While policy for London buses seems to be performing reasonably well, there are challenges facing GB rail which need addressing. But these pale in comparison to those facing bus markets outside London. We make the following recommendations to improve these sectors.

In relation to GB rail, the north tends to do worse than the south, fares remain unaffordable to many, and – although falling – the public subsidy for infrastructure improvement is still too high.

To ensure that taxpayers and consumers are getting the best value for money, public sector rail operators should be allowed to compete for franchises as and when they come up, including as part of a joint venture with the private sector. Continuing to prohibit the British government from bidding for franchises does not stop operators owned, for example, by the French government from doing likewise. To ensure that the operation of a franchise by the public sector delivers a strong risk/reward ratio to the taxpayer, the DfT and HM Treasury should work together to examine the potential increase in the national debt that might result following an award.

In order to create a level playing field for the private sector, the Office of Rail Regulation should take over the franchising process from the DfT. Over time, we believe that regional franchising (that is, not for intercity) should be carried out by regional transport bodies (discussed in more detail below). There is a case for some regional transport bodies electing to move from franchising to management or concession contracts similar to those for Merseyrail and the London Overground.

Meanwhile, we believe that new franchising arrangements should encourage TOCs to make a greater contribution to infrastructure costs. To facilitate this, Network Rail will need to remove an existing regulatory conflict of interest in co-managing infrastructure with TOCs. Its capacity management activities (scheduling, signalling, planning new investment) and its operation, maintenance and renewal activities should be regulated separately. Much as the public sector pays for the maintenance of Britain’s road network, we do not believe that all infrastructure costs should be born by the private sector. But taxpayer support for Network Rail can and should be reduced further.

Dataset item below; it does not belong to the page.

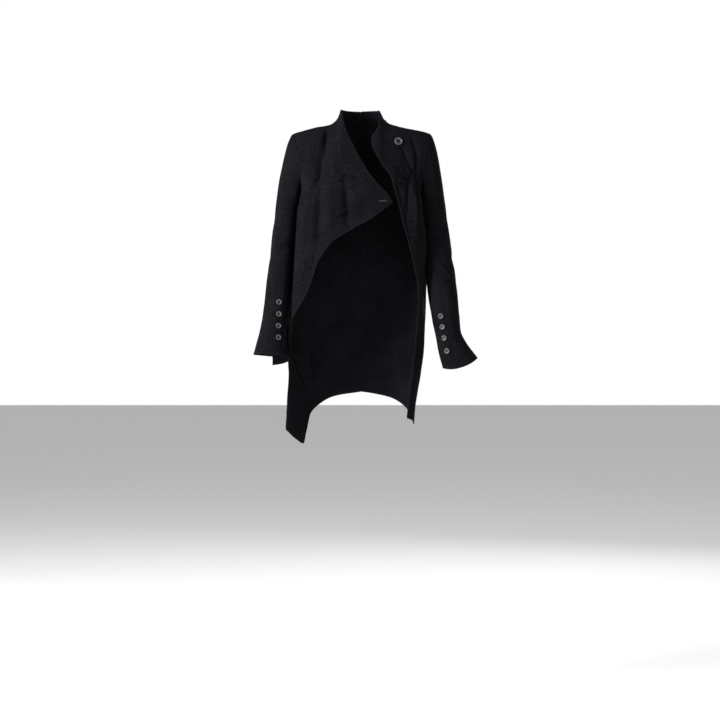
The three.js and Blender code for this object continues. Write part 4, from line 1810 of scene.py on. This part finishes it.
@dataclass(frozen=True)
class Spray:
    """A small raised spray of leaves and five-petalled flowers, worked in thread."""

    skin: Skin
    place: Array
    turn: float
    size: float = 1.0
    seed: int = 1
    stem: float = 78
    bow: float = 9
    leaf: tuple[float, float, float] = (13.5, 6.0, 2.4)
    petal: tuple[float, float, float] = (8.6, 5.6, 2.4)
    knot: float = 2.6
    leaves_on_stem: int = 7
    leaves_on_twig: int = 3
    # where each twig leaves the stem, its side and its length
    twigs: Rows = ((0.3, -1, 26), (0.55, 1, 24))
    twig_angle: float = 38
    twig_bend: float = 5
    twig_size: float = 0.8
    stem_lift: float = 0.25
    # a leaf's lean from its stem in degrees, and its share of the full size
    lean: Span = (38, 62)
    leaf_sizes: Span = (0.75, 1.1)
    # how far a blade's middle lies from its foot, in its own lengths
    leaf_out: float = 0.55
    petal_out: float = 0.62

    def _stalks(self) -> list[tuple[Array, float]]:
        """The main stem and two twigs in the cloth's plane.

        Returns:
            The points of each, and the size of its leaves.
        """
        s = np.linspace(0, 1, 30)[:, None]
        main = np.concatenate([self.stem * (s - 0.5), self.bow * np.sin(math.pi * s)], axis=1)
        stalks = [(main, 1.0)]
        for at, side, reach in self.twigs:
            way = heading(math.radians(self.twig_angle) * side)
            bend = np.array([-way[1], way[0]]) * side
            points = main[int(at * (len(main) - 1))] + way * s * reach - bend * self.twig_bend * s * s
            stalks.append((points, self.twig_size))
        return stalks

    def _flower(self, centre: Array, scale: float, start: float) -> list[Blade]:
        """Five petals round a knot.

        Args:
            centre: the flower's middle, in the cloth's plane.
            scale: its size.
            start: the first petal's direction, in radians.

        Returns:
            The centre, direction and size of each.
        """
        angles = [start + math.radians(72 * k) for k in range(5)]
        out, size = self.petal[0] * self.petal_out * scale, np.array(self.petal) * scale
        petals = [(centre + heading(angle) * out, angle, size) for angle in angles]
        knot = np.array([self.knot, self.knot, self.knot * 0.9]) * scale
        return [*petals, (centre, start, knot)]

    def layout(self) -> tuple[list[Array], list[Blade]]:
        """The whole spray in the cloth's plane, in millimetres.

        Returns:
            The stems, and the leaves and petals.
        """
        random = np.random.default_rng(self.seed)
        stalks, blades = [], []
        for points, scale in self._stalks():
            stalks.append(points)
            way = unit(np.gradient(points, axis=0))
            count = self.leaves_on_stem if scale == 1.0 else self.leaves_on_twig
            for k in range(count):
                at = int((k + 0.9) / (count + 0.9) * (len(points) - 1))
                side = 1 if k % 2 else -1
                lean = side * math.radians(random.uniform(*self.lean))
                angle = math.atan2(way[at, 1], way[at, 0]) + lean
                size = np.array(self.leaf) * scale * random.uniform(*self.leaf_sizes)
                blades.append((points[at] + heading(angle) * size[0] * self.leaf_out, angle, size))
            blades += self._flower(points[-1], 0.75 + 0.25 * scale, random.uniform(0, 1))
        return stalks, blades

    def place_all(self) -> tuple[list[Line], list[tuple[Array, ...]]]:
        """Lays the spray on the cloth.

        Returns:
            The stems as lines, and each blade's place, outward way, direction and size.
        """
        origin, up = self.skin.nearest(self.place)
        u, v = (way * self.size for way in turned_axes(up, self.turn))
        stalks, blades = self.layout()
        lines = [
            self.skin.line(np.array([origin + u * x + v * y for x, y in points]), self.stem_lift)
            for points in stalks
        ]
        made = []
        for (x, y), angle, size in blades:
            found, out = self.skin.nearest(origin + u * x + v * y)
            along = u * math.cos(angle) + v * math.sin(angle)
            made.append((found * MM, out, unit(along), size * self.size * MM))
        return lines, made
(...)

As outlined above, the deregulation of buses has largely failed with patronage down and fares rising higher than inflation. That said, there have been some good examples of local authorities working effectively with bus companies to deliver a better deal for citizens. As with GB rail, we do not believe that a uniform change to the system of bus regulation is the right approach. Instead, we believe that it should become easier for local government to take on regulatory powers known as quality contract schemes (QCSs). This would allow them to re-regulate their bus markets and have greater control over routes, service frequency and prices. Although available to local authorities, QCSs have never been used because of the costs and legal difficulties involved in their implementation. We recommend that the test to implement a QCS should be removed and replaced with a simple requirement that the relevant local transport authority satisfies itself that the QCS is ‘justified’.

Our research recognises that in many instances local authorities do not have sufficient scale to negotiate better deals for local residents from national bus companies. To address this we recommend the creation of regional transport bodies modelled on Transport for London at the level of city-regions and combined authorities. These new bodies should reflect travel-to-work areas. They should have a remit to take on the delivery of transport policy, including the regulation and contracting of bus markets, regulation of regional rail services, and the encouragement of modal shift. This would allow for better services, quality and fare levels; help address the regional imbalance that currently exists in GB rail; and allow for greater integration of GB rail with buses and other modes of transport. The ‘Transport for the North’ rail body, previously recommended by IPPR North, would be consistent with this approach with bus regulation and contracting remaining at the city-region level.

These new regional transport bodies should be allowed to take statutory responsibility for the delivery of transport services relating to education and health. Community transport funds at the local level should be established by carving out the relevant transport budgets from other government departments. The regional transport bodies should be able to keep any savings made from achieving efficiencies and reinvest the funds into other sustainable transport projects at the local level.

To satisfy the UK’s longer-term public transport needs, the DfT should put together a national transport strategy. This should examine how changing demographics and employment patterns, technological changes and the need to decarbonise the economy by 2050 are likely to affect the demand for transport at the national, regional and local level. The strategy should model a number of scenarios and provide a basis around which to make decisions about modal shift, demand management and future infrastructure investments.

The outcome of different transport markets in recent years clearly shows that the liberalised approach of the 1980s towards local bus markets has failed. Where regulatory powers and taxpayer subsidies are used strategically by strong political leaders alongside private sector providers, outcomes for consumers in terms of fares, frequency, quality and safety can improve. If the government wants to ensure that the UK’s transport markets deliver their social and economic functions of connecting people to employment, public services and the marketplace while delivering the UK’s legally binding decarbonisation targets, major reform is clearly needed.